Сначала о теме физической тесноты до степени «плюнуть негде». Обычно это объясняется теснотой Японских островов, но это неправда: неправдоподобно скученные японские города соседствуют с практически пустыми внутренними областями (а Хоккайдо так вообще едва освоен). Японцы, однако, воспринимают свой мир как тесный, причём безысходно тесный — и это им в каком-то смысле нравится. Нет, не так: нравится тут ничего не может, но японцам эта теснота чем-то дорога. Если быть совсем точным, они находят её справедливой. Справедливость состоит в том, что если ты пихаешь локтем в пузо соседа, то жди — сейчас тебе наступят на ногу или на голову упадёт какая-нибудь дрянь. Приятного мало, но «так всё и должно быть».
Этому конкретному повороту посвящён первый же рассказ сборника — «Эй, выходи!» Синити Хоси, свой рассказик издавший ещё в 1951 году. Сюжет простой: в окрестностях некоего города обнаруживается чёрная дыра, куда всё бесследно проваливается. Довольно быстро её приспосабливают под свалку: сливают туда промышленные отходы, сбрасывают мусор и так далее. Производство расширяется, городок процветает и превращается в мегаполис. Во время строительства самого высокого небоскрёба с неба падает камешек — самый первый, который был брошен в дыру её первооткрывателем… На этом повествование обрывается: «дальше понятно»… Рассказ на пять с половиной страничек. Но очень, очень японский, что да то да.
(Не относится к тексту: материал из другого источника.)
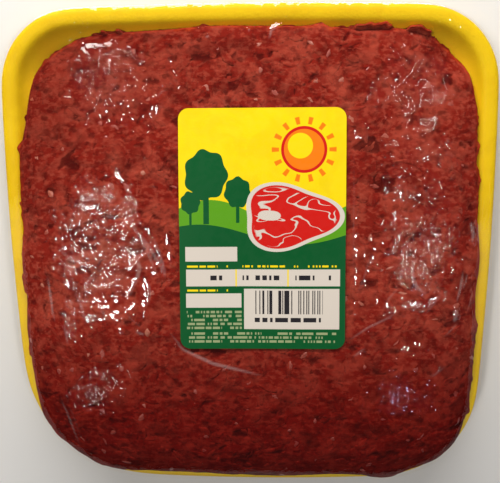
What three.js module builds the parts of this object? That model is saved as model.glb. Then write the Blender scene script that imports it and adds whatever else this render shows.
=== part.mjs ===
// Overwrapped tray pack of minced meat: a foam tray, the meat heaped in it, clear film round both, a label on top.
// Millimetres, +Z up. The origin is on the ground under the middle of the tray, and +Y is the label's top edge.
import * as THREE from "three";

// Tray, over its rim. The film has pulled the two corners at -Y rounder than the other two, most at -X.
const TRAY_WIDTH = 178;
const TRAY_LENGTH = 180.5;
const SIDE_BOW = 1;
const FAR_CORNER_RADIUS = 28;
const NEAR_LEFT_CORNER_RADIUS = 50;
const NEAR_RIGHT_CORNER_RADIUS = 39;
const TRAY_HEIGHT = 20;
const FOAM_THICKNESS = 3.2;
const FLANGE_WIDTH = 4.6;
const WALL_FOOT_INSET = 17.8;

// Section of the tray, as distances in from the rim's outline and down from the rim's top.
// The inside runs from the floor out to the lip, and the outside from the lip back to the base.
const TRAY_INSIDE = [
  [WALL_FOOT_INSET + 5.2, TRAY_HEIGHT - FOAM_THICKNESS],
  [WALL_FOOT_INSET + 2.2, TRAY_HEIGHT - FOAM_THICKNESS - 0.2],
  [WALL_FOOT_INSET, TRAY_HEIGHT - FOAM_THICKNESS - 1.3],
  [FLANGE_WIDTH + 3, 2.7],
  [FLANGE_WIDTH + 1.6, 0.8],
  [FLANGE_WIDTH, 0],
  [2, 0],
  [0.8, 0.5],
  [0, 1.9],
];
const TRAY_OUTSIDE = [
  [0, 3.8],
  [0.6, 4.5],
  [1.6, FOAM_THICKNESS + 0.9],
  [FLANGE_WIDTH + 0.6, FOAM_THICKNESS - 0.1],
  [FLANGE_WIDTH + 2, FOAM_THICKNESS + 0.5],
  [WALL_FOOT_INSET - 1, TRAY_HEIGHT - 2.8],
  [WALL_FOOT_INSET + 0.7, TRAY_HEIGHT - 0.7],
  [WALL_FOOT_INSET + FOAM_THICKNESS, TRAY_HEIGHT],
];
const FLOOR_POINTS = 3;

// Gap that is kept between two pieces that touch
const GAP = 0.3;

// Clear film, drawn thicker than the real one. Past the lip it follows the same kind of section as the tray.
const FILM_THICKNESS = 0.4;
const FILM_OVER_MEAT = 0.6;
const FILM_WRAP = [
  [0.8, -GAP - 0.1],
  [-GAP - 0.05, 0.5],
  [-GAP - 0.05, 4.7],
  [WALL_FOOT_INSET - 0.5, TRAY_HEIGHT - 0.2],
  [WALL_FOOT_INSET + 1.7, TRAY_HEIGHT + GAP],
  [WALL_FOOT_INSET + 6.2, TRAY_HEIGHT + GAP],
];
const FLAP_END_SHARE = 0.63;

// Heap of meat. Its crown is measured above the tray's rim, and falls from the -Y end to the +Y end.
const CROWN_MIDDLE = 13.7;
const CROWN_FALL = 0.126;
const CROWN_LIMIT = 22;
const SHOULDER_POWER = 5;

// Side of the heap, in from the rim. It overhangs the flange: most, and in bulges, at the -Y corners, less at
// both ends, and not at all in the +Y corners.
const BED_INSET = 6.8;
const OVERHANG = 2;
const FAR_START = -0.2;
const FAR_INSET = 2.3;
const FAR_CORNER_INSET = 8;
const NEAR_START = -0.3;
const NEAR_INSET = 0.5;
const NEAR_CORNER_OVERHANG = 3.1;
const EDGE_RISE = 1;
const OVERHANG_RISE = 0.9;
const EDGE_STEP = 0.3;

// Relief of the meat: slow lumps that the film follows too, a ragged edge, crumbs and the grains on them
const LUMPS = { depth: 1.3, size: 34, seed: 11 };
const RAGGED_EDGE = { depth: 1.5, size: 13, seed: 5 };
const CORNER_BULGES = { depth: 3.4, size: 17, seed: 2 };
const CRUMBS = { depth: 0.8, size: 8, seed: 3 };
const GRAINS = { depth: 0.5, size: 4.6, seed: 7 };

// Label, lying on the film
const LABEL_WIDTH = 58;
const LABEL_LENGTH = 83.4;
const LABEL_CORNER_RADIUS = 3.6;
const LABEL_THICKNESS = 0.4;
const LABEL_CENTRE = new THREE.Vector2(5.2, 13.6);
const LABEL_LIFT = GAP + 0.25;

// Fineness of the meshes. The steps over the crown are closer together towards the heap's side.
const CORNER_STEPS = 7;
const SIDE_STEPS = 7;
const CROWN_STEPS = 16;
const CROWN_STEP_POWER = 1.6;
const FILM_CROWN_STEPS = [2, 4, 6, 8, 10, 12, 13, 14, 15, 16];
const LABEL_CORNER_STEPS = 4;
const LABEL_SIDE_STEPS = 6;
const LABEL_RINGS = 4;
const FLOOR_SHARES = [0.6, 0.3];

const RIM_TOP = FILM_THICKNESS + GAP + TRAY_HEIGHT;

const lerp = THREE.MathUtils.lerp;
const smoothstep = THREE.MathUtils.smoothstep;

// A repeatable number from 0 to 1 for each whole-numbered place
function lattice(i, j, seed) {
  let h = Math.imul(i, 374761393) ^ Math.imul(j, 668265263) ^ Math.imul(seed, 974634777);
  h = Math.imul(h ^ (h >>> 13), 1274126177);
  return ((h ^ (h >>> 16)) >>> 0) / 4294967295;
}

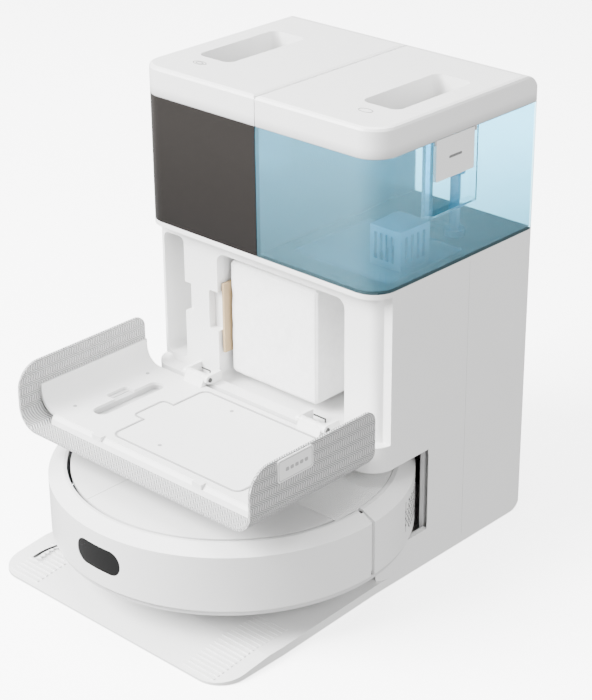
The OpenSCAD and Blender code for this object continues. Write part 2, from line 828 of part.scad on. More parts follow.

Тут же начинает звучать и тема свободы. Понятно, что вырваться из тесного — это, с точки зрения добропорядочного японца, такая же измена всем принципам и бунт, как… ну, как если бы желудок вырвался бы из тела и сбежал. С другой стороны, такой бунт притягателен. О чём написал повесть «Потанцуй с лисой» Тёхей Камбаяси. Там желудки всё время пытаются сбежать от хозяев, и только лошадиные дозы какого-то хитрого препарата заставляют их сидеть внутри тела смирно. Люди, всё-таки лишившиеся желудков, изгоняются в «зону D» — нечто вроде «внешней тьмы». Главный герой тоже туда попадает — и выясняет, что живут там неплохо, так как желудки самостоятельно охотятся на всякую дичь и потом периодически возвращаются к хозяевам, уже сытые и готовые поделиться соками… Что сильно напоминает реальное поведение японцев в диаспоре и их отношение к Японии.